There is a banner just off the western coast of North Africa and just north of the equator on Martellus’s map which unfortunately is illegible in natural, ultraviolet, infrared, and multispectral images of the map (tile C02R02). There is a legend in essentially the same spot on Waldseemüller’s map, just a bit further off the coast, and it is tempting to think that Waldseemüller borrowed from Martellus here, particularly as there are no other texts off the west coast of Africa on either map (aside from toponyms), which makes the coincidence of position striking. Waldseemüller’s legend, which refers to the Cape Verde islands, reads

Insule Portugalensium inuente tempore herici [sic] infantis Anno 1472, “Islands of the Portuguese discovered in the time of the Infante Henry, in the year 1472.”

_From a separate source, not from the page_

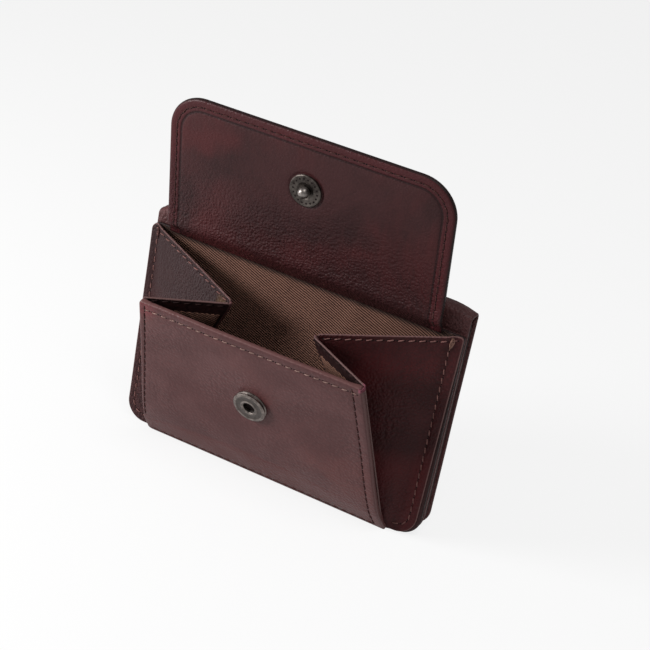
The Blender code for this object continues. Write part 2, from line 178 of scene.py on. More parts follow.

There is a problem with the date here: not only were the islands actually discovered c. 1456, but in addition, Henry the Navigator died November 13, 1460, so the islands cannot have been discovered in 1472 and during Henry’s time.
— Chet Van Duzer: "Henricus Martellus’s World Map at Yale (c. 1491) Multispectral Imaging, Sources, and Influence", Springer: Cham, 2019. DOI

Getting perhaps a little closer to the description of the islands in question specifically, you may want to read the difficult to get access to (I don't have it):

– Rushika February Hage: "The Island Book of Henricus Martellus: Charting Lands Known and Unknown", The Portolan, Issue 56 – Spring 2003 [This paper received honorable mention in the 2002 Ristow Prize Competition for Cartographic History and Map Librarianship.]

Upvote:1

Not an answer, just a reference which may open other questions, but too long for comment.

I have a book on old maps, and was intrigued about Columbus map, which as you say in the question, shows islands close to the real position of Ascension Island. Then, I zoomed in to get enough words from the latin inscription to google them. And this reference appeared:

Cartographic Invention: The Southern Continent on Vatican MS Urb. Lat. 274, Folios 73v–74r (c.1530)

It has a section "Le sete poncele in the South Atlantic". In short, this reference gives you 2 possible solutions:

some medieval maps plotted arbitrary atlantic islands as reported in the legend of St Brendan (looks crazy, but recently somebody recreated one of his legendary voyages in a historically recreated ship... ). Other legends such as the St Ursula's 11K virgins which sailed to the Atlantic were conflated with Brendan legend. The text around our "Ascension islands" in Columbus map says "Islands of the Maidens" and might refer to those legends.

First possibility: In late XV c., it was clear that St. Brendan islands did not exist anywhere close to the europe, but some mapmakers may have just shifted them to the west or south - thus their position might be completely arbitrary and do not show any discovery of real islands.

A possibly contemporary inscription on the margins (not visible in the image linked) in Waldseemüller’s 1507 map also conflates the "insule delle 7 pulzelle", also reasonably close to real Ascension Island, with so called Martin Islands. These are in Southern Hemisphere as "it is summer there when here is winter", and it fits with text in Martin Behaim’s 1492 globe. The article cites Behaim's claim that he went there with the Portuguese in 1484 and named the islands after himself, but warns the reader that in the XVII c. there were attempts to exaggerate Behaim's claims.

Second possibility is too look for info about Behaim's claim, or about the 1484 Portuguese voyages.